- **THE TASK**
Could you give the data below again, exactly and completely?

- **DATA SEGMENT**
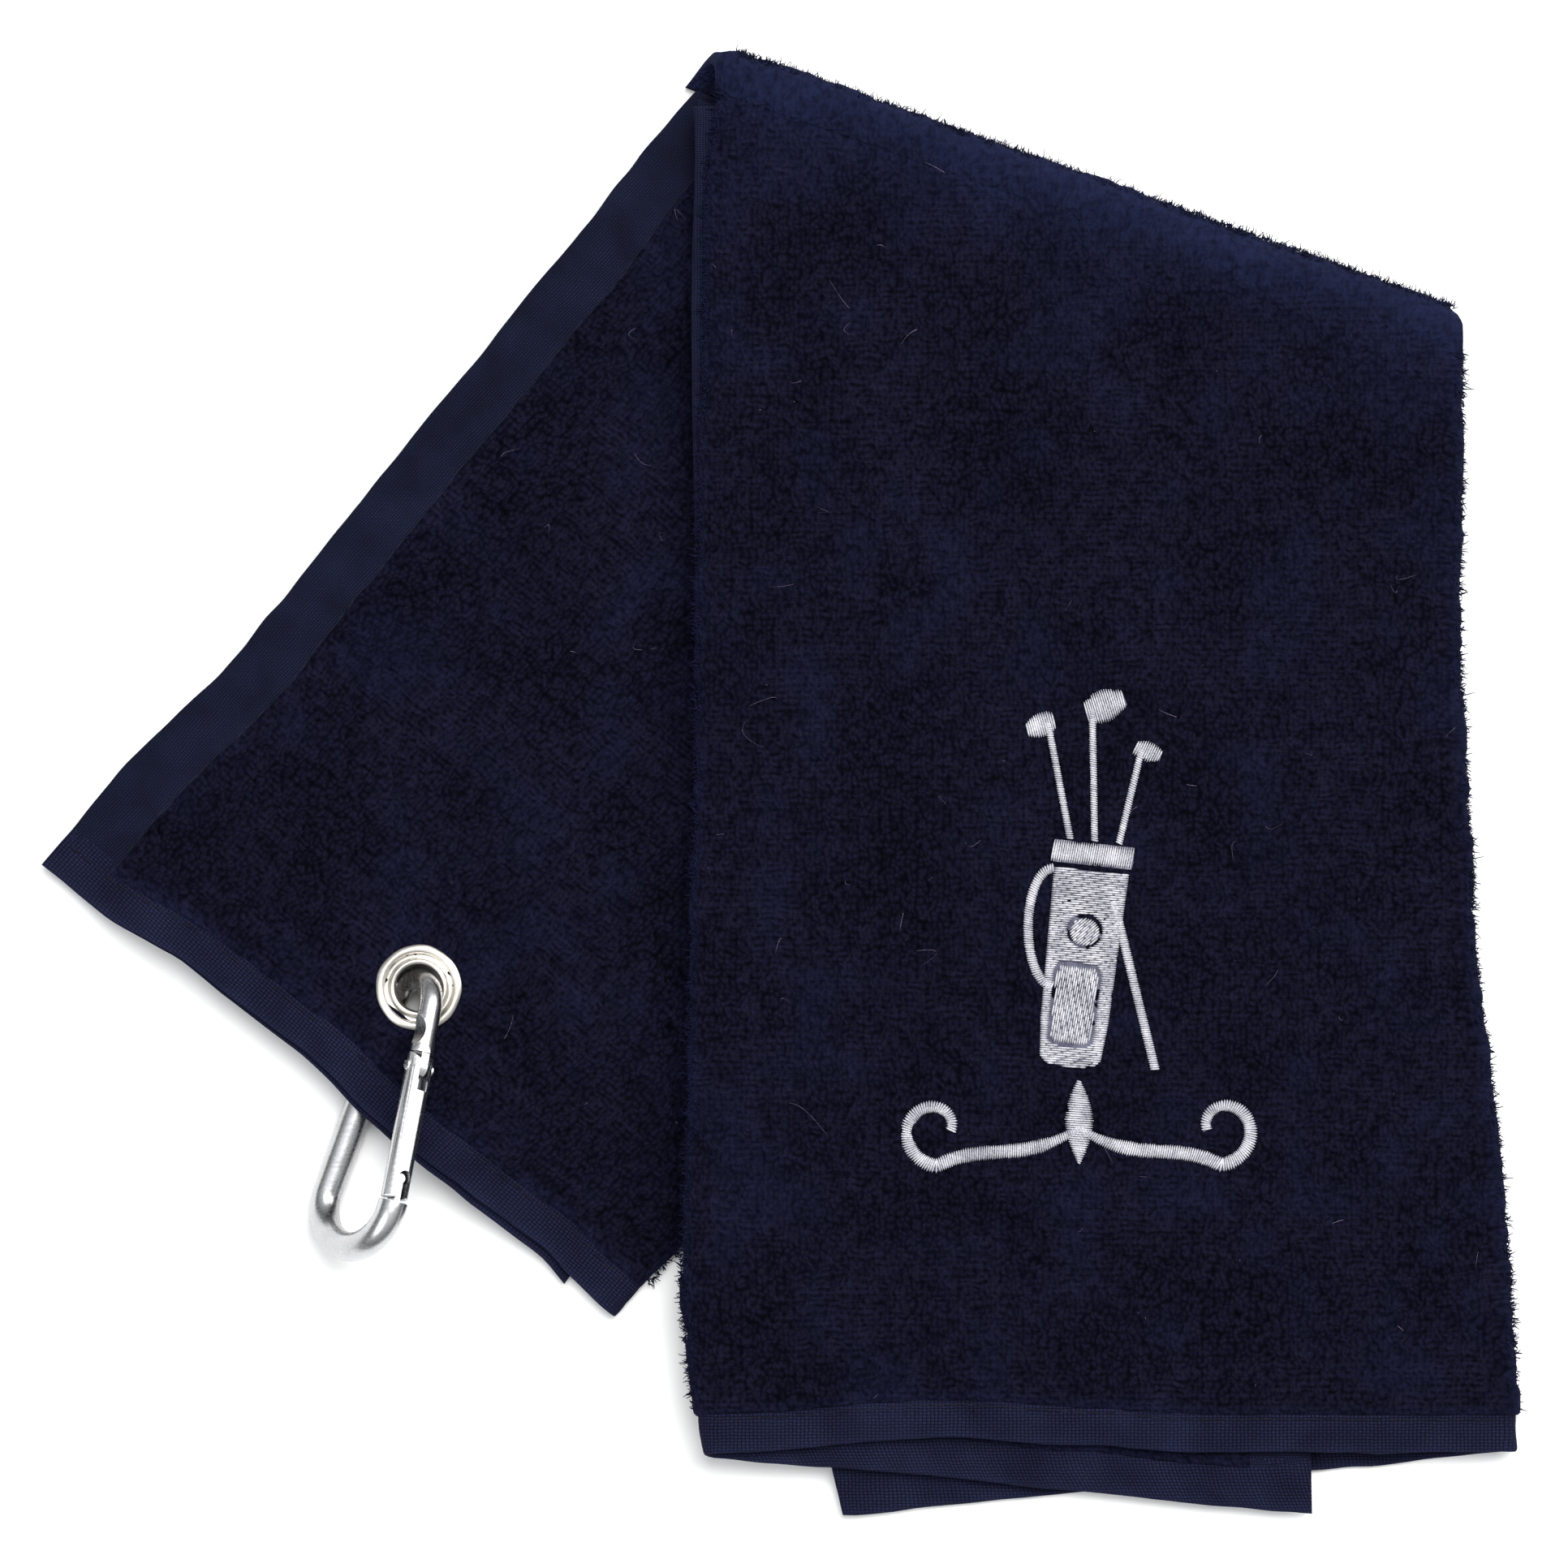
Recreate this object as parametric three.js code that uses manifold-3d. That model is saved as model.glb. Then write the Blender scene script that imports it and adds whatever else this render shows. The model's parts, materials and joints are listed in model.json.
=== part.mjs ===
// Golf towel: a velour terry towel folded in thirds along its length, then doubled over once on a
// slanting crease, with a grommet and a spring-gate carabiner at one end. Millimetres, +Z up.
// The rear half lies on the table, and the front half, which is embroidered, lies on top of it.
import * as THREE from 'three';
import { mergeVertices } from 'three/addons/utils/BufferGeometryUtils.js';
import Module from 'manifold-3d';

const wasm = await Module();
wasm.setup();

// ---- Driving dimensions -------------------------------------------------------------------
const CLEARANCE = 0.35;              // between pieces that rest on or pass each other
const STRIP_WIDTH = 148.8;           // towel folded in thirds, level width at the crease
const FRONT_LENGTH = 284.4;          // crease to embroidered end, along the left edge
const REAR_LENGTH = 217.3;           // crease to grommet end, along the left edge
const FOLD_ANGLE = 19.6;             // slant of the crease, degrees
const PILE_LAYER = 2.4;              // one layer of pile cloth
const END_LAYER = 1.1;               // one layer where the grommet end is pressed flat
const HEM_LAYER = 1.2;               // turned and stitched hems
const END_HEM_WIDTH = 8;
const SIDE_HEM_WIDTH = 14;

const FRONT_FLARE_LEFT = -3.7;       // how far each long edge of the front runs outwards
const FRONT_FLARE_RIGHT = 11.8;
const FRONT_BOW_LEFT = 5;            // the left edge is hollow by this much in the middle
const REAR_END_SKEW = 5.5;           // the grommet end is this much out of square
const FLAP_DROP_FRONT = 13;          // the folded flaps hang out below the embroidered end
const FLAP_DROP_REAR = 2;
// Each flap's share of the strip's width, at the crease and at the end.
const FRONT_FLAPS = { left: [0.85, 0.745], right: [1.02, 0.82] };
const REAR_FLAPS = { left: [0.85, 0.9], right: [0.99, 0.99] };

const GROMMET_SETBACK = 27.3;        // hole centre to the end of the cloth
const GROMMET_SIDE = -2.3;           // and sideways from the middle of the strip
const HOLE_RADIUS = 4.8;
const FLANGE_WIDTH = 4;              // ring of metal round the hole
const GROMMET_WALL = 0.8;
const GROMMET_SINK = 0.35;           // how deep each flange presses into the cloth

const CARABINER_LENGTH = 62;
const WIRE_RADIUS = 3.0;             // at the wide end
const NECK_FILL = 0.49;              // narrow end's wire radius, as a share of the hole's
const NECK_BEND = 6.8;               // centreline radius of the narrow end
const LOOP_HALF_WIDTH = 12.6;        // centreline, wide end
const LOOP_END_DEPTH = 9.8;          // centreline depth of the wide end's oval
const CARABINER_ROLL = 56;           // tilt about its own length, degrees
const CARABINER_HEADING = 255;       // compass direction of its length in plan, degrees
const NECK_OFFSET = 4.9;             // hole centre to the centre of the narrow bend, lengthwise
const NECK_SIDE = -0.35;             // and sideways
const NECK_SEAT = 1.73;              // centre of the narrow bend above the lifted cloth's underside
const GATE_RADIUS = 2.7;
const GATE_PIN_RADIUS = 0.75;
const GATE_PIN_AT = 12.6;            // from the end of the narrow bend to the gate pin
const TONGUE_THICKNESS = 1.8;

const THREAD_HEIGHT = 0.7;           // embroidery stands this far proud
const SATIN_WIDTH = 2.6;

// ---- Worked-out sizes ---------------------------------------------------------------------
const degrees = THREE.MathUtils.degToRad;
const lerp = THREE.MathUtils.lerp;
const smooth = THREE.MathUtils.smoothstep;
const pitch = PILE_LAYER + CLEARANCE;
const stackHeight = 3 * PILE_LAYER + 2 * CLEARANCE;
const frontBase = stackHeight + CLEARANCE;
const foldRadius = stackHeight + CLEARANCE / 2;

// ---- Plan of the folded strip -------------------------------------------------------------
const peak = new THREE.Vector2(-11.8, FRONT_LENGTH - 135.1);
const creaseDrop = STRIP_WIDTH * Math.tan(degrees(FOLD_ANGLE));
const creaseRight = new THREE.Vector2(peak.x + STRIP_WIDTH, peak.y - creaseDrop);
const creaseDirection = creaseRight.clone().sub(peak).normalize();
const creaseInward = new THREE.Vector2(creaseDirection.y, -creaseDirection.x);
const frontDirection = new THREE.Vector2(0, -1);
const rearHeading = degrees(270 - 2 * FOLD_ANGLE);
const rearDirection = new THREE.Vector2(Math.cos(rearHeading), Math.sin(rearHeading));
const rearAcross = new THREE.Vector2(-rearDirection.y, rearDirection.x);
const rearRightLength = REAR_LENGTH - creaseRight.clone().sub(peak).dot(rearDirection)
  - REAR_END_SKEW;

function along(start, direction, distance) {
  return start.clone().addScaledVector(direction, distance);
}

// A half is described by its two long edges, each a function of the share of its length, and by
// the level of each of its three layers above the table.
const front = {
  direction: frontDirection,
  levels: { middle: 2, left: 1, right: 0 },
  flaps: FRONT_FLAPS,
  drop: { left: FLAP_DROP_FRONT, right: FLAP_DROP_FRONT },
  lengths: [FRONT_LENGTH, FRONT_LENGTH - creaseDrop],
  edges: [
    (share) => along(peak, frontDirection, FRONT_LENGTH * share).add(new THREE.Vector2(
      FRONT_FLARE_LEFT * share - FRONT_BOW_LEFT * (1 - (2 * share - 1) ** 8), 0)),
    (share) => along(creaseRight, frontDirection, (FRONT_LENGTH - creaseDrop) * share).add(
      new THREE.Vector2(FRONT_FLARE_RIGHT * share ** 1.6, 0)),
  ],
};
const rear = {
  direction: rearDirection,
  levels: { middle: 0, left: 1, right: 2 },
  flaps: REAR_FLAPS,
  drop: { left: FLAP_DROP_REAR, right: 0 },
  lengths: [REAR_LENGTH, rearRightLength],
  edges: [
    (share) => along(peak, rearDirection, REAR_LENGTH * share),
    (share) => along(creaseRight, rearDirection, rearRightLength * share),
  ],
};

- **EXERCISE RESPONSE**
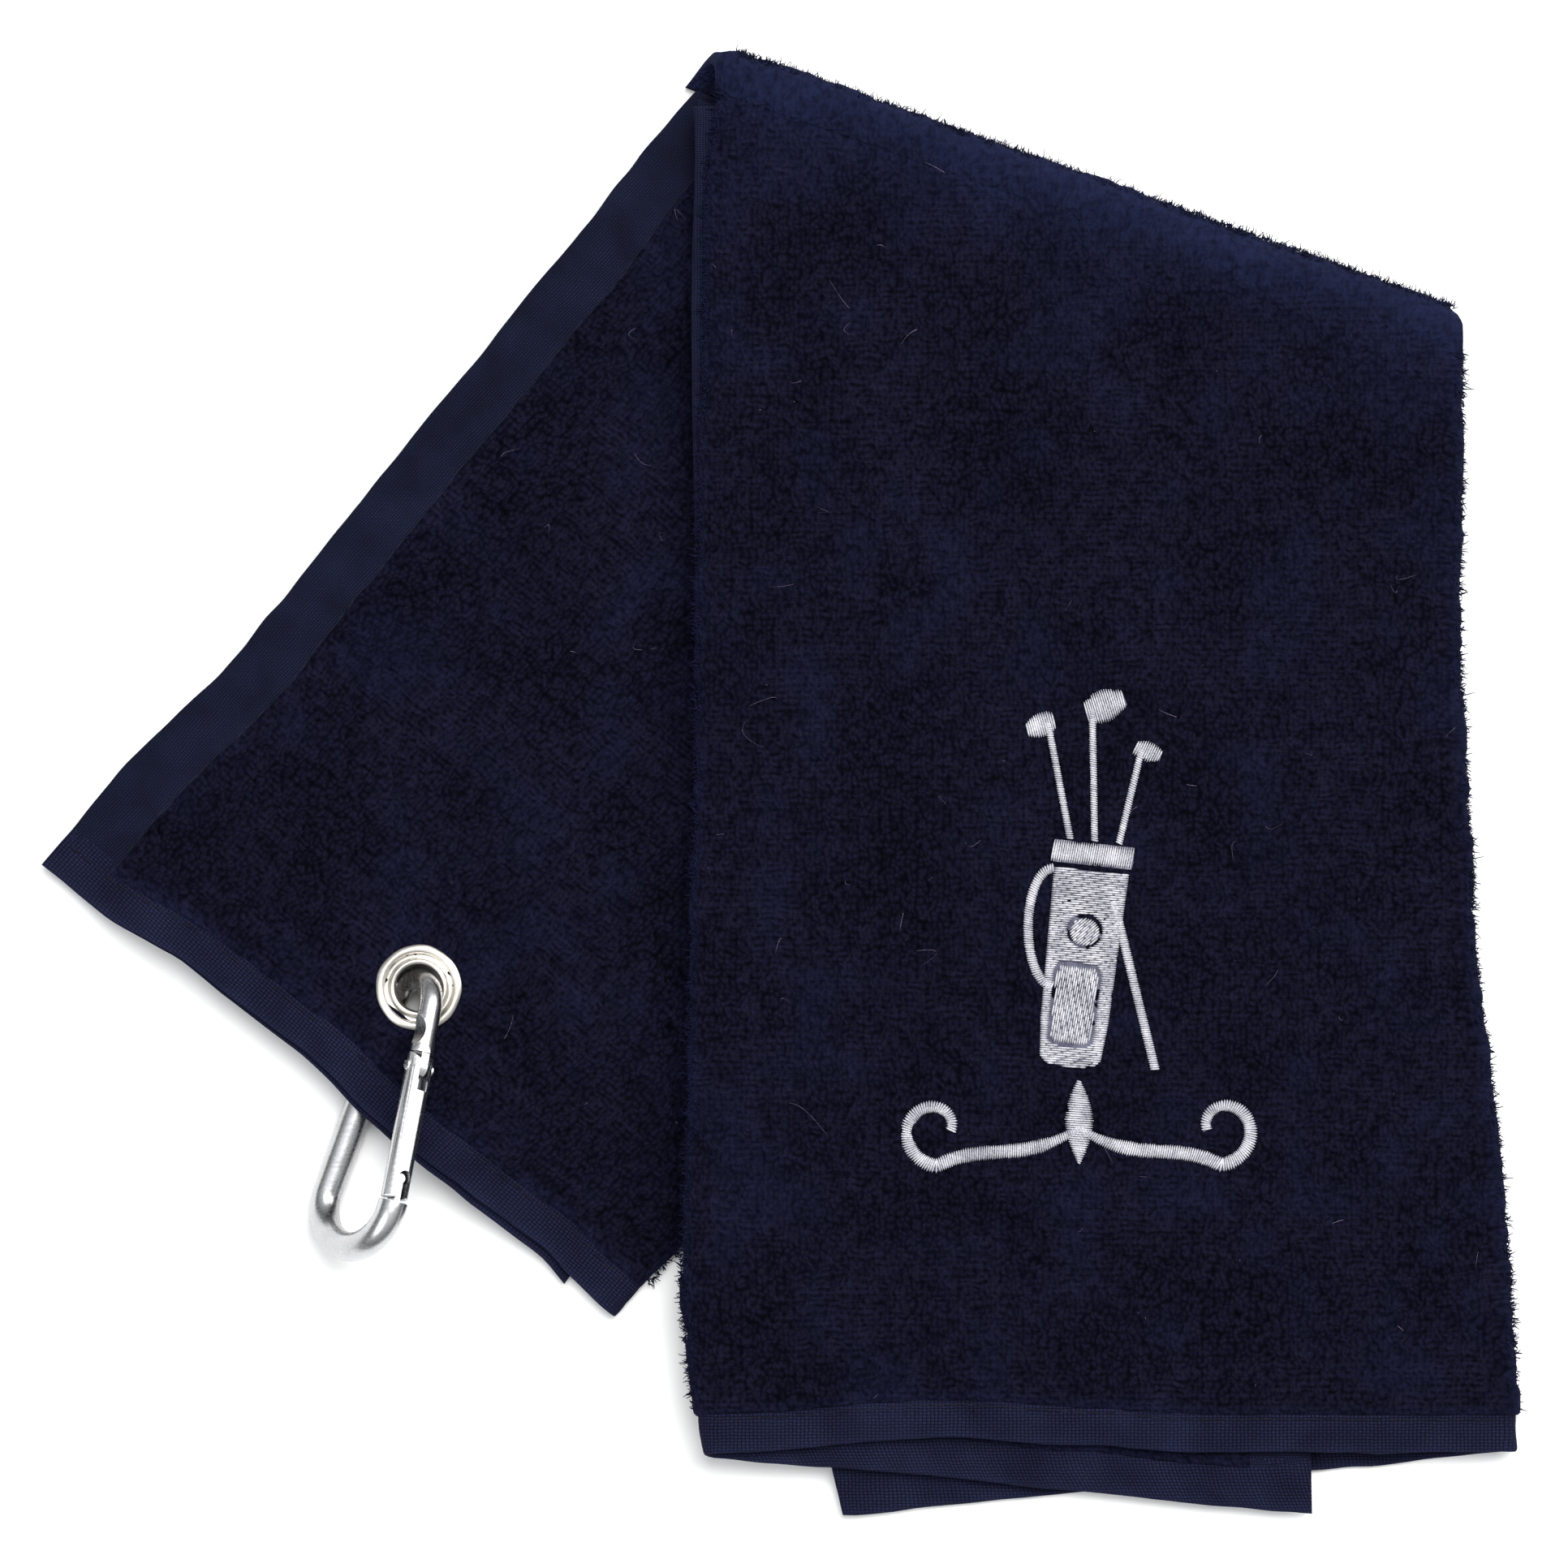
Recreate this object as parametric three.js code that uses manifold-3d. That model is saved as model.glb. Then write the Blender scene script that imports it and adds whatever else this render shows. The model's parts, materials and joints are listed in model.json.
=== part.mjs ===
// Golf towel: a velour terry towel folded in thirds along its length, then doubled over once on a
// slanting crease, with a grommet and a spring-gate carabiner at one end. Millimetres, +Z up.
// The rear half lies on the table, and the front half, which is embroidered, lies on top of it.
import * as THREE from 'three';
import { mergeVertices } from 'three/addons/utils/BufferGeometryUtils.js';
import Module from 'manifold-3d';

const wasm = await Module();
wasm.setup();

// ---- Driving dimensions -------------------------------------------------------------------
const CLEARANCE = 0.35;              // between pieces that rest on or pass each other
const STRIP_WIDTH = 148.8;           // towel folded in thirds, level width at the crease
const FRONT_LENGTH = 284.4;          // crease to embroidered end, along the left edge
const REAR_LENGTH = 217.3;           // crease to grommet end, along the left edge
const FOLD_ANGLE = 19.6;             // slant of the crease, degrees
const PILE_LAYER = 2.4;              // one layer of pile cloth
const END_LAYER = 1.1;               // one layer where the grommet end is pressed flat
const HEM_LAYER = 1.2;               // turned and stitched hems
const END_HEM_WIDTH = 8;
const SIDE_HEM_WIDTH = 14;

const FRONT_FLARE_LEFT = -3.7;       // how far each long edge of the front runs outwards
const FRONT_FLARE_RIGHT = 11.8;
const FRONT_BOW_LEFT = 5;            // the left edge is hollow by this much in the middle
const REAR_END_SKEW = 5.5;           // the grommet end is this much out of square
const FLAP_DROP_FRONT = 13;          // the folded flaps hang out below the embroidered end
const FLAP_DROP_REAR = 2;
// Each flap's share of the strip's width, at the crease and at the end.
const FRONT_FLAPS = { left: [0.85, 0.745], right: [1.02, 0.82] };
const REAR_FLAPS = { left: [0.85, 0.9], right: [0.99, 0.99] };

const GROMMET_SETBACK = 27.3;        // hole centre to the end of the cloth
const GROMMET_SIDE = -2.3;           // and sideways from the middle of the strip
const HOLE_RADIUS = 4.8;
const FLANGE_WIDTH = 4;              // ring of metal round the hole
const GROMMET_WALL = 0.8;
const GROMMET_SINK = 0.35;           // how deep each flange presses into the cloth

const CARABINER_LENGTH = 62;
const WIRE_RADIUS = 3.0;             // at the wide end
const NECK_FILL = 0.49;              // narrow end's wire radius, as a share of the hole's
const NECK_BEND = 6.8;               // centreline radius of the narrow end
const LOOP_HALF_WIDTH = 12.6;        // centreline, wide end
const LOOP_END_DEPTH = 9.8;          // centreline depth of the wide end's oval
const CARABINER_ROLL = 56;           // tilt about its own length, degrees
const CARABINER_HEADING = 255;       // compass direction of its length in plan, degrees
const NECK_OFFSET = 4.9;             // hole centre to the centre of the narrow bend, lengthwise
const NECK_SIDE = -0.35;             // and sideways
const NECK_SEAT = 1.73;              // centre of the narrow bend above the lifted cloth's underside
const GATE_RADIUS = 2.7;
const GATE_PIN_RADIUS = 0.75;
const GATE_PIN_AT = 12.6;            // from the end of the narrow bend to the gate pin
const TONGUE_THICKNESS = 1.8;

const THREAD_HEIGHT = 0.7;           // embroidery stands this far proud
const SATIN_WIDTH = 2.6;

// ---- Worked-out sizes ---------------------------------------------------------------------
const degrees = THREE.MathUtils.degToRad;
const lerp = THREE.MathUtils.lerp;
const smooth = THREE.MathUtils.smoothstep;
const pitch = PILE_LAYER + CLEARANCE;
const stackHeight = 3 * PILE_LAYER + 2 * CLEARANCE;
const frontBase = stackHeight + CLEARANCE;
const foldRadius = stackHeight + CLEARANCE / 2;

// ---- Plan of the folded strip -------------------------------------------------------------
const peak = new THREE.Vector2(-11.8, FRONT_LENGTH - 135.1);
const creaseDrop = STRIP_WIDTH * Math.tan(degrees(FOLD_ANGLE));
const creaseRight = new THREE.Vector2(peak.x + STRIP_WIDTH, peak.y - creaseDrop);
const creaseDirection = creaseRight.clone().sub(peak).normalize();
const creaseInward = new THREE.Vector2(creaseDirection.y, -creaseDirection.x);
const frontDirection = new THREE.Vector2(0, -1);
const rearHeading = degrees(270 - 2 * FOLD_ANGLE);
const rearDirection = new THREE.Vector2(Math.cos(rearHeading), Math.sin(rearHeading));
const rearAcross = new THREE.Vector2(-rearDirection.y, rearDirection.x);
const rearRightLength = REAR_LENGTH - creaseRight.clone().sub(peak).dot(rearDirection)
  - REAR_END_SKEW;

function along(start, direction, distance) {
  return start.clone().addScaledVector(direction, distance);
}

// A half is described by its two long edges, each a function of the share of its length, and by
// the level of each of its three layers above the table.
const front = {
  direction: frontDirection,
  levels: { middle: 2, left: 1, right: 0 },
  flaps: FRONT_FLAPS,
  drop: { left: FLAP_DROP_FRONT, right: FLAP_DROP_FRONT },
  lengths: [FRONT_LENGTH, FRONT_LENGTH - creaseDrop],
  edges: [
    (share) => along(peak, frontDirection, FRONT_LENGTH * share).add(new THREE.Vector2(
      FRONT_FLARE_LEFT * share - FRONT_BOW_LEFT * (1 - (2 * share - 1) ** 8), 0)),
    (share) => along(creaseRight, frontDirection, (FRONT_LENGTH - creaseDrop) * share).add(
      new THREE.Vector2(FRONT_FLARE_RIGHT * share ** 1.6, 0)),
  ],
};
const rear = {
  direction: rearDirection,
  levels: { middle: 0, left: 1, right: 2 },
  flaps: REAR_FLAPS,
  drop: { left: FLAP_DROP_REAR, right: 0 },
  lengths: [REAR_LENGTH, rearRightLength],
  edges: [
    (share) => along(peak, rearDirection, REAR_LENGTH * share),
    (share) => along(creaseRight, rearDirection, rearRightLength * share),
  ],
};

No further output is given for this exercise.